К тридцати годам Илья-сидень не обзавелся ни домом, ни семьей, ни женой с детишками. Были у него только старики-родители, Ефросинья и Иван, Тимофеев сын, по прозвищу Бык. Целыми днями Илья лежал на печи и глядел в грязный, закопченный потолок. Изба топилась по-черному, и на потолке можно было рисовать узоры – но охотников рисовать что-то не находилось.
Мать не верила в болезнь сына и бранила Илью на чем свет стоит – пыталась пробудить в нем совесть.
– Все люди, как люди, один он лежит на печи. Пошел бы, сделал хоть чего, родителям помог. А то ишь, лежит, боров!
Илья отмалчивался, проглатывал несправедливость.
Особенно тяжко приходилось во время сева и жатвы. Отец с матерью приходили уставшие, еле добредали до полатей и сразу валились спать. Но, и засыпая, мать в полусне бранила Илью:
– Не хочет ничего делать, боров жирный! Рожала, думала, помощник будет, кормилец, а он лежит. Ни рук, ни ног – какая теперь от тебя польза?
Илья молчал, ничего не говорил. Молчал и отец. Когда узнал, что сын его болен, горе придавило его, стал молчалив, ни с кем не разговаривал. Много разных бабок водил к Илье, из ближних сел и из дальних. Бабки удивлялись здоровому виду Ильи и тому, что он при таком виде – калека, шептали над ним молитвы, брызгали водой, плевали в углы.
– Заплевали всю избу, а толку нет, – ворчала мать, провожая бабок, уносящих в платках кур и яйца.
На тридцатилетие отец справил Илье новую красную рубашку. Илья сидел на печи в рубашке, причесанный, красивый, мать кормила его с ложечки.
– Эх, найти бы ему девку хорошую, чтобы обихаживала его, – говорила мать, подбирая краюхой остатки щей, – мы-то ведь с тобой, старый, скоро умрем. Да только кому он такой нужен?
Весной Ивана придавило бревном. Хоронили его всем селом, даже Илью вынесли посмотреть в последний раз на отца.
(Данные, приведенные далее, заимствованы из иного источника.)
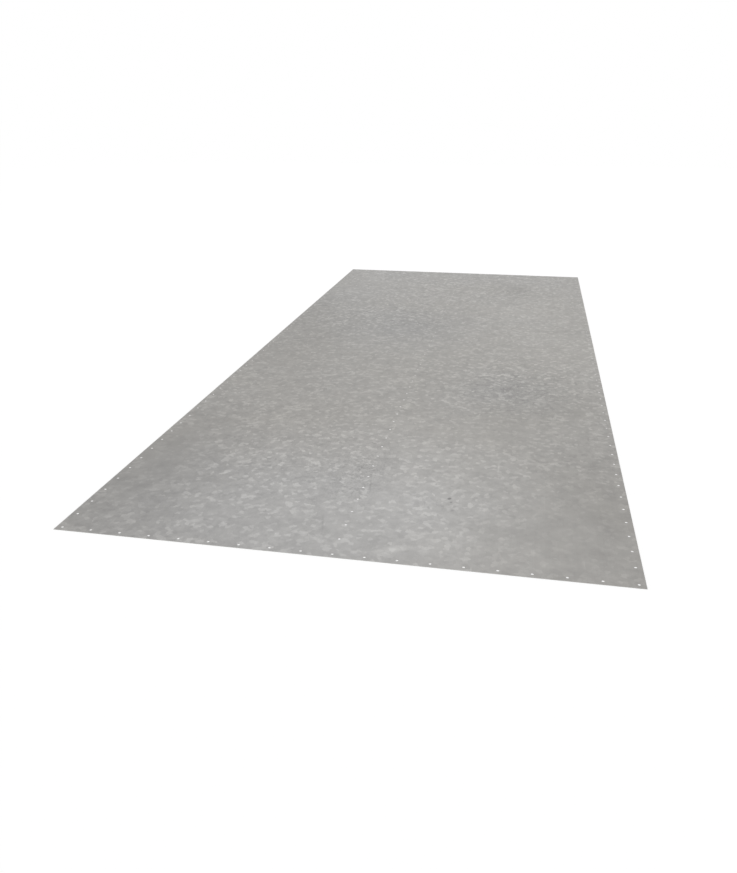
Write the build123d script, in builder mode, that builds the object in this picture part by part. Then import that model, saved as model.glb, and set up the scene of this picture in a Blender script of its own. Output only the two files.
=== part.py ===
"""Galvanised steel plate: a thin flat sheet, sheared to size and punched with fixing holes.

Rows of holes run along all four edges and down the middle, so that the plate can be screwed or
nailed to two side studs, a middle stud and a rail at each end. Sizes are in millimetres. The origin
is at the middle of the underside, with the length along Y, the width along X and the upper face at +Z.
"""

import os
from math import ceil

from build123d import *

# The sheet as it is sold
plate_width = 900.0
plate_length = 2400.0
plate_thickness = 0.5

# The fixing holes
hole_diameter = 4.5
edge_distance = 10.0
largest_pitch = 50.0
rows_along = 3

# Distances between the outermost rows of holes
span_across = plate_width - 2 * edge_distance
span_along = plate_length - 2 * edge_distance


def spaces_between_holes(span):
    """The number of equal spaces in a row: even, so that a hole lies on the plate's centre line."""
    return 2 * ceil(span / 2 / largest_pitch)


spaces_across = spaces_between_holes(span_across)
spaces_along = spaces_between_holes(span_along)
pitch_across = span_across / spaces_across
pitch_along = span_along / spaces_along

with BuildPart() as steel_plate:
    # The blank, cut from coil
    with BuildSketch():
        Rectangle(plate_width, plate_length)
    extrude(amount=plate_thickness)

    # A row along each end, from corner to corner
    with GridLocations(pitch_across, span_along, spaces_across + 1, 2):
        Hole(hole_diameter / 2)

    # The rows down both sides and the middle, between the end rows
    with GridLocations(span_across / (rows_along - 1), pitch_along, rows_along, spaces_along - 1):
        Hole(hole_diameter / 2)

steel_plate.part.label = "steel_plate"

os.makedirs("parts", exist_ok=True)
export_step(steel_plate.part, "parts/steel_plate.step")

holes = steel_plate.faces().filter_by(GeomType.CYLINDER)
print("holes", len(holes), "pitch across", round(pitch_across, 2), "along", round(pitch_along, 2))
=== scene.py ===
import math

import bpy
from mathutils import Matrix, Vector


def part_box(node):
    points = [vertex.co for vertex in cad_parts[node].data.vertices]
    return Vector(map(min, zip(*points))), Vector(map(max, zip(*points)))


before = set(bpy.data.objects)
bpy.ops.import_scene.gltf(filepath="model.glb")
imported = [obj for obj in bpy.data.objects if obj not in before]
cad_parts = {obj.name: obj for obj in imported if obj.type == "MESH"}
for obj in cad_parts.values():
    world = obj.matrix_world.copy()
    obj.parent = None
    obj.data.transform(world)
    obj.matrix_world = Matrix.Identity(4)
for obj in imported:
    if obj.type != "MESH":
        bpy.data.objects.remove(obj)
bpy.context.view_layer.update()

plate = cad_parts["steel_plate"]
lowest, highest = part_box("steel_plate")
plate_thickness = highest.z - lowest.z

MM = 0.001

# The camera of the photograph: it stands off one short end, right of the middle, and looks down the length
camera_place = Vector((255.6, -2305.5, 624.2)) * MM
camera_turn_left = math.radians(11.688)
camera_tilt_down = math.radians(20.855)
lens_mm = 35.62
picture_width = 737
picture_height = 873
picture_centre_from_axis = 20.0  # pixels by which the picture's middle lies right of the lens axis

# The floor
floor_width = 60.0
floor_gap = 0.02 * MM  # keeps the floor from showing through the plate's underside

# Zinc spangle
crystal_width = 8.0 * MM
crystal_edge_softness = 0.06
rolling_stretch = 1.12  # crystals are a little longer along the sheet, the way it was rolled
ragged_by = 1.3 * MM
ragged_length = 4.0 * MM
feather_width = 1.5 * MM  # real feathering is finer, and would blur to nothing at the camera's distance
feather_length = 5.0 * MM
clump_width = 32 * MM
cloud_width = 280 * MM
facet_tilt = math.radians(1.5)
faces_apart = 1000  # the faces froze apart, so the thickness between them counts this many times over

# How far each crystal leans to the light, about 0 to 1, and from where it starts to shine and shines fully
clump_lean = 0.4
dull_below = 0.68
shiny_above = 0.90
shine_between_feathers = 0.25
shine_of_feathers = 1.3

# Fine dark grit, and lengthwise lines from the rolls and from sliding off a stack. Both are finer in truth,
# and are as coarse here as they need to be to show
grit_width = 3.0 * MM
clean_below = 0.50  # of the noise that makes the grit
gritty_above = 0.75
grit_everywhere = 0.1
drag_line_width = 1.5 * MM
drag_line_length = 260 * MM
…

Лежал он в просторной деревянной домовине, строгий, торжественный, будто говорил оставшимся: «Ужо вам! У меня не забалуешь!» Чудилось Илье, что сквозь прикрытые веки глядел он в небо – что там, как отнеслись к его смерти, правильно ли поняли? С неба не было никаких знаков, только тучка набежала, и дождь заморосил.
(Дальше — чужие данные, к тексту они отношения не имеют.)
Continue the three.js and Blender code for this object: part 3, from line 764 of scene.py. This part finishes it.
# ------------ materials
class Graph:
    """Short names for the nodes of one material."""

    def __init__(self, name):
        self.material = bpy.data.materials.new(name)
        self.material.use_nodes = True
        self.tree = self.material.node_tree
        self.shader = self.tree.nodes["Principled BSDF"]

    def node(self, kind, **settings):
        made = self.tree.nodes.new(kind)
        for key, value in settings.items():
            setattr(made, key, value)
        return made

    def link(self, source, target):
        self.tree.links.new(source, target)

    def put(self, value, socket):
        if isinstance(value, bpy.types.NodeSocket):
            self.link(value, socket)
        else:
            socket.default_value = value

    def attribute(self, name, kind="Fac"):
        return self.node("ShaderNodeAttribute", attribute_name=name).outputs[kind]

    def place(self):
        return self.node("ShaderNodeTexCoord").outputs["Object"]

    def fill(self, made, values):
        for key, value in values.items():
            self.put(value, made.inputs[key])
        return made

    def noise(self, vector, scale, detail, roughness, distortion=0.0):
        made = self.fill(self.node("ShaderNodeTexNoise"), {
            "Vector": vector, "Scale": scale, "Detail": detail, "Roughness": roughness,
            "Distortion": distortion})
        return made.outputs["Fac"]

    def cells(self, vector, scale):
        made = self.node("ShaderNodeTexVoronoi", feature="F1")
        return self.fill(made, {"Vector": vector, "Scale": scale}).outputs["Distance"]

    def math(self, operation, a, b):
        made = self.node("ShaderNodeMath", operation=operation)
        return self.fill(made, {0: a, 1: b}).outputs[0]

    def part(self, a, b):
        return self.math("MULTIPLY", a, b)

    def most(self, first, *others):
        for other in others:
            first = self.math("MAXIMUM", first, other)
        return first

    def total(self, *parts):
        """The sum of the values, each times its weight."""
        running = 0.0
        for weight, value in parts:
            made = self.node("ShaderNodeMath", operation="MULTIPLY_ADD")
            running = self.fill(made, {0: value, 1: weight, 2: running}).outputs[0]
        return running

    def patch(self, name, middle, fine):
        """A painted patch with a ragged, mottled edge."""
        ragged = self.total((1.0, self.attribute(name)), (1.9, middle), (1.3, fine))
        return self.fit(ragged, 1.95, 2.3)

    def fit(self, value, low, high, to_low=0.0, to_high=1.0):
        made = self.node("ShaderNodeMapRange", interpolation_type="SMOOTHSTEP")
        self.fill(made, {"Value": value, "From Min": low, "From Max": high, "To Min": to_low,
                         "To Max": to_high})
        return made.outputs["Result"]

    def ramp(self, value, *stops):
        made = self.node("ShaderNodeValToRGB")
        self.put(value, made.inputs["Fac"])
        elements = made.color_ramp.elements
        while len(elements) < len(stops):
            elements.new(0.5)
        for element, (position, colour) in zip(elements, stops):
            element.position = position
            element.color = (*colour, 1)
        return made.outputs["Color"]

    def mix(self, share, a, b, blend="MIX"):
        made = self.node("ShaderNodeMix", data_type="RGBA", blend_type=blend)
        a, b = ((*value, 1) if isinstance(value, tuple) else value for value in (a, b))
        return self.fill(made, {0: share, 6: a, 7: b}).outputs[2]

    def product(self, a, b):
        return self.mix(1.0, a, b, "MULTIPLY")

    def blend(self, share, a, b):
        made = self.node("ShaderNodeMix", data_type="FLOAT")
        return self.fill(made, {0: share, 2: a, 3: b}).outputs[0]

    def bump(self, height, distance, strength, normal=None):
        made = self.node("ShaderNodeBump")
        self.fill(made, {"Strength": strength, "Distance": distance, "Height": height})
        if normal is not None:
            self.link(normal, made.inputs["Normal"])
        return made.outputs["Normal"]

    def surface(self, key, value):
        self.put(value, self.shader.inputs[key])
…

– В дождь хоронить – добрая примета, – тихо сказал бондарь Егорий старосте. Тот кивнул в ответ.
Илья сидел как каменный, только капли текли по лицу, и невозможно было разобрать – то ли это слезы, то ли дождь лицо намочил.
Поп еще махнул кадилом, забормотал молитву, и гроб с телом стали опускать в землю…
Мать не выдержала горя, слегла. Еле хватало сил встать с постели, обиходить Илью, о себе уже не думала. Крепкое когда-то хозяйство пришло в упадок. В хлеву визжали голодные свинята, кричала недоеная корова – уж и не знали, что делать с животиной. Однако добрые люди не оставили сирот своим попечением: кто куренка утащит, кто жердь из забора вынет, кто поросенка незаметно уволочет. Так потихоньку вопрос со скотиной и решился.
Несколько раз заходил поп, отец Василий, смотрел на разорение, вздыхал, вел беседы с матерью. С Ильей не разговаривал, только осенял крестом и руку давал целовать.
Ночью Илья слышал, как мать плакала. С горящим лицом он лежал на печи, не в силах вымолвить слова, в отчаянии глядел на белеющие в темноте руки. В голове крутилось глупое присловье: «Эх вы, ноги мои нехожалые, эх вы, руки мои – недержалые!»